--- Begin Source material ---

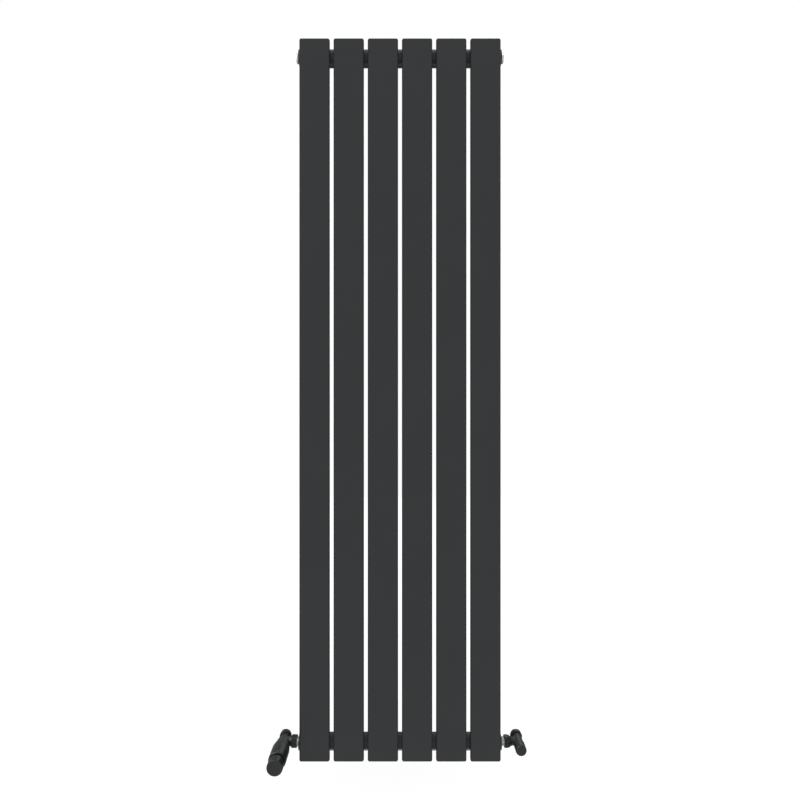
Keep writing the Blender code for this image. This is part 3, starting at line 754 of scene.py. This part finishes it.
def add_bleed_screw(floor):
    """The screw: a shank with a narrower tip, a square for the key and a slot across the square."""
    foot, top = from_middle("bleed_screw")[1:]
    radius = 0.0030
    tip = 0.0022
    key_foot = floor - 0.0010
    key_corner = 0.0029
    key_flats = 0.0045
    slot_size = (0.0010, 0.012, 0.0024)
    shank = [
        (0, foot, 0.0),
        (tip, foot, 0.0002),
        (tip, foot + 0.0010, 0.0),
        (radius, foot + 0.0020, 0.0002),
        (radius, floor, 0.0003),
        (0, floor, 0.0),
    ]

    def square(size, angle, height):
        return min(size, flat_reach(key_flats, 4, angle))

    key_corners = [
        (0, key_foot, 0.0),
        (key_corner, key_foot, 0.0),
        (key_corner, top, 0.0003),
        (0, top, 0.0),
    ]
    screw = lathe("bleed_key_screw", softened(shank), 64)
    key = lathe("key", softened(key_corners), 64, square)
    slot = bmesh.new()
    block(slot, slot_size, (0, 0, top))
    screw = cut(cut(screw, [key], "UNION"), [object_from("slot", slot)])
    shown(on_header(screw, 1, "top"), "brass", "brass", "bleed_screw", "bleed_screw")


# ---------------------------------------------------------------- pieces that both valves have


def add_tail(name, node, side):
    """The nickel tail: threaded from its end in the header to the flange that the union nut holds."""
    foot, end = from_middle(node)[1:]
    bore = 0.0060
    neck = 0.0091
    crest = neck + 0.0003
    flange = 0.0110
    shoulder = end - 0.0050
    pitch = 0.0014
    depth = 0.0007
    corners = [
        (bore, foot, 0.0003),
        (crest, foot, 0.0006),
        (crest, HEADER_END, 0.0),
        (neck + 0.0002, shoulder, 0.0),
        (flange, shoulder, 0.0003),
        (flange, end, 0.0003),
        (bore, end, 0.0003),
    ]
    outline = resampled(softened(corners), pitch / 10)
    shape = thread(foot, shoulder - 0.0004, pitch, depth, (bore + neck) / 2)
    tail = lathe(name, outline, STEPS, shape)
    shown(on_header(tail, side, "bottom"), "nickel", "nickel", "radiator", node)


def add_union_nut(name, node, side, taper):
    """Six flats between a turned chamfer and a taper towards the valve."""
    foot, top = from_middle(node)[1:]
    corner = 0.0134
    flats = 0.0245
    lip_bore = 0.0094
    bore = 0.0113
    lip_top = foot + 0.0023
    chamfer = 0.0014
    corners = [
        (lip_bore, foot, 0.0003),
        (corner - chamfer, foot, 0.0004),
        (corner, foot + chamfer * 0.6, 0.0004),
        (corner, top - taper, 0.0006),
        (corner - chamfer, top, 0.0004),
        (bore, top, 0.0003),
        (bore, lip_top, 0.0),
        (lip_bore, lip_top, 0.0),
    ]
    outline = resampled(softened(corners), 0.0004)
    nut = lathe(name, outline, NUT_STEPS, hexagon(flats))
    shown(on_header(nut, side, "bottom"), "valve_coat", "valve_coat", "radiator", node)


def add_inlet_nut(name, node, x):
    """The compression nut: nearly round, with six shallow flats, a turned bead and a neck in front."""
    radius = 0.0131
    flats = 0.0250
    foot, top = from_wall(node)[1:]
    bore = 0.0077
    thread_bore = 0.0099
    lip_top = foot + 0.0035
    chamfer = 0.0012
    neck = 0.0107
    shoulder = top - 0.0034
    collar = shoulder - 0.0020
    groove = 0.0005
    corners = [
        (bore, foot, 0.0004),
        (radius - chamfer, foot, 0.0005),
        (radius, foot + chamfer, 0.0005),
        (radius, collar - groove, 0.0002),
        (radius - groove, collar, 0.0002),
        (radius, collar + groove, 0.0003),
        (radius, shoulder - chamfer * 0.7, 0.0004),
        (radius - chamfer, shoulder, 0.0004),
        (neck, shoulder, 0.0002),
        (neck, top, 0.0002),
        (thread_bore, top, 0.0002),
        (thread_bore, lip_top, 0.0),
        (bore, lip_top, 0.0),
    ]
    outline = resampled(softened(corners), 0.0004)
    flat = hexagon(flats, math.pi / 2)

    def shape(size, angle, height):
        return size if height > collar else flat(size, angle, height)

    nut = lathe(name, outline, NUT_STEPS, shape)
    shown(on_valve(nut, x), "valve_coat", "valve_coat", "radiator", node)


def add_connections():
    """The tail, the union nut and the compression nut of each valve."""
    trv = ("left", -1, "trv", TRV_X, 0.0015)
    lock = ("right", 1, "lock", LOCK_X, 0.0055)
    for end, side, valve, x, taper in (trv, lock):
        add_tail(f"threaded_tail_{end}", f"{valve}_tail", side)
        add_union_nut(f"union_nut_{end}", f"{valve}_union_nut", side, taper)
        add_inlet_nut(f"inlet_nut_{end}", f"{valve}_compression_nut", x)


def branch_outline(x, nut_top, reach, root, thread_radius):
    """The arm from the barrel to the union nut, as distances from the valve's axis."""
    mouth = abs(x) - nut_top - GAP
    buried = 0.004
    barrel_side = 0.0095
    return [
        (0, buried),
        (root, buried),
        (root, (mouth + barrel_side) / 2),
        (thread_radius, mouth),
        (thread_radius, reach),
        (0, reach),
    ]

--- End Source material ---

*Work to do*: From the listing above, extract every line exactly as it stands.

*Response below*:
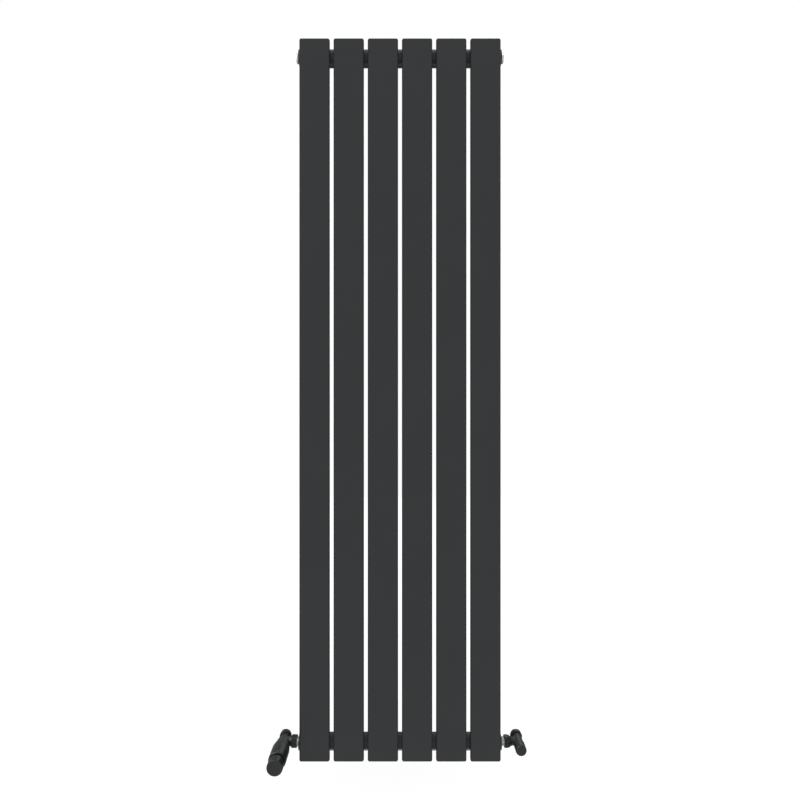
Keep writing the Blender code for this image. This is part 3, starting at line 754 of scene.py. This part finishes it.
def add_bleed_screw(floor):
    """The screw: a shank with a narrower tip, a square for the key and a slot across the square."""
    foot, top = from_middle("bleed_screw")[1:]
    radius = 0.0030
    tip = 0.0022
    key_foot = floor - 0.0010
    key_corner = 0.0029
    key_flats = 0.0045
    slot_size = (0.0010, 0.012, 0.0024)
    shank = [
        (0, foot, 0.0),
        (tip, foot, 0.0002),
        (tip, foot + 0.0010, 0.0),
        (radius, foot + 0.0020, 0.0002),
        (radius, floor, 0.0003),
        (0, floor, 0.0),
    ]

    def square(size, angle, height):
        return min(size, flat_reach(key_flats, 4, angle))

    key_corners = [
        (0, key_foot, 0.0),
        (key_corner, key_foot, 0.0),
        (key_corner, top, 0.0003),
        (0, top, 0.0),
    ]
    screw = lathe("bleed_key_screw", softened(shank), 64)
    key = lathe("key", softened(key_corners), 64, square)
    slot = bmesh.new()
    block(slot, slot_size, (0, 0, top))
    screw = cut(cut(screw, [key], "UNION"), [object_from("slot", slot)])
    shown(on_header(screw, 1, "top"), "brass", "brass", "bleed_screw", "bleed_screw")


# ---------------------------------------------------------------- pieces that both valves have


def add_tail(name, node, side):
    """The nickel tail: threaded from its end in the header to the flange that the union nut holds."""
    foot, end = from_middle(node)[1:]
    bore = 0.0060
    neck = 0.0091
    crest = neck + 0.0003
    flange = 0.0110
    shoulder = end - 0.0050
    pitch = 0.0014
    depth = 0.0007
    corners = [
        (bore, foot, 0.0003),
        (crest, foot, 0.0006),
        (crest, HEADER_END, 0.0),
        (neck + 0.0002, shoulder, 0.0),
        (flange, shoulder, 0.0003),
        (flange, end, 0.0003),
        (bore, end, 0.0003),
    ]
    outline = resampled(softened(corners), pitch / 10)
    shape = thread(foot, shoulder - 0.0004, pitch, depth, (bore + neck) / 2)
    tail = lathe(name, outline, STEPS, shape)
    shown(on_header(tail, side, "bottom"), "nickel", "nickel", "radiator", node)


def add_union_nut(name, node, side, taper):
    """Six flats between a turned chamfer and a taper towards the valve."""
    foot, top = from_middle(node)[1:]
    corner = 0.0134
    flats = 0.0245
    lip_bore = 0.0094
    bore = 0.0113
    lip_top = foot + 0.0023
    chamfer = 0.0014
    corners = [
        (lip_bore, foot, 0.0003),
        (corner - chamfer, foot, 0.0004),
        (corner, foot + chamfer * 0.6, 0.0004),
        (corner, top - taper, 0.0006),
        (corner - chamfer, top, 0.0004),
        (bore, top, 0.0003),
        (bore, lip_top, 0.0),
        (lip_bore, lip_top, 0.0),
    ]
    outline = resampled(softened(corners), 0.0004)
    nut = lathe(name, outline, NUT_STEPS, hexagon(flats))
    shown(on_header(nut, side, "bottom"), "valve_coat", "valve_coat", "radiator", node)


def add_inlet_nut(name, node, x):
    """The compression nut: nearly round, with six shallow flats, a turned bead and a neck in front."""
    radius = 0.0131
    flats = 0.0250
    foot, top = from_wall(node)[1:]
    bore = 0.0077
    thread_bore = 0.0099
    lip_top = foot + 0.0035
    chamfer = 0.0012
    neck = 0.0107
    shoulder = top - 0.0034
    collar = shoulder - 0.0020
    groove = 0.0005
    corners = [
        (bore, foot, 0.0004),
        (radius - chamfer, foot, 0.0005),
        (radius, foot + chamfer, 0.0005),
        (radius, collar - groove, 0.0002),
        (radius - groove, collar, 0.0002),
        (radius, collar + groove, 0.0003),
        (radius, shoulder - chamfer * 0.7, 0.0004),
        (radius - chamfer, shoulder, 0.0004),
        (neck, shoulder, 0.0002),
        (neck, top, 0.0002),
        (thread_bore, top, 0.0002),
        (thread_bore, lip_top, 0.0),
        (bore, lip_top, 0.0),
    ]
    outline = resampled(softened(corners), 0.0004)
    flat = hexagon(flats, math.pi / 2)

    def shape(size, angle, height):
        return size if height > collar else flat(size, angle, height)

    nut = lathe(name, outline, NUT_STEPS, shape)
    shown(on_valve(nut, x), "valve_coat", "valve_coat", "radiator", node)


def add_connections():
    """The tail, the union nut and the compression nut of each valve."""
    trv = ("left", -1, "trv", TRV_X, 0.0015)
    lock = ("right", 1, "lock", LOCK_X, 0.0055)
    for end, side, valve, x, taper in (trv, lock):
        add_tail(f"threaded_tail_{end}", f"{valve}_tail", side)
        add_union_nut(f"union_nut_{end}", f"{valve}_union_nut", side, taper)
        add_inlet_nut(f"inlet_nut_{end}", f"{valve}_compression_nut", x)


def branch_outline(x, nut_top, reach, root, thread_radius):
    """The arm from the barrel to the union nut, as distances from the valve's axis."""
    mouth = abs(x) - nut_top - GAP
    buried = 0.004
    barrel_side = 0.0095
    return [
        (0, buried),
        (root, buried),
        (root, (mouth + barrel_side) / 2),
        (thread_radius, mouth),
        (thread_radius, reach),
        (0, reach),
    ]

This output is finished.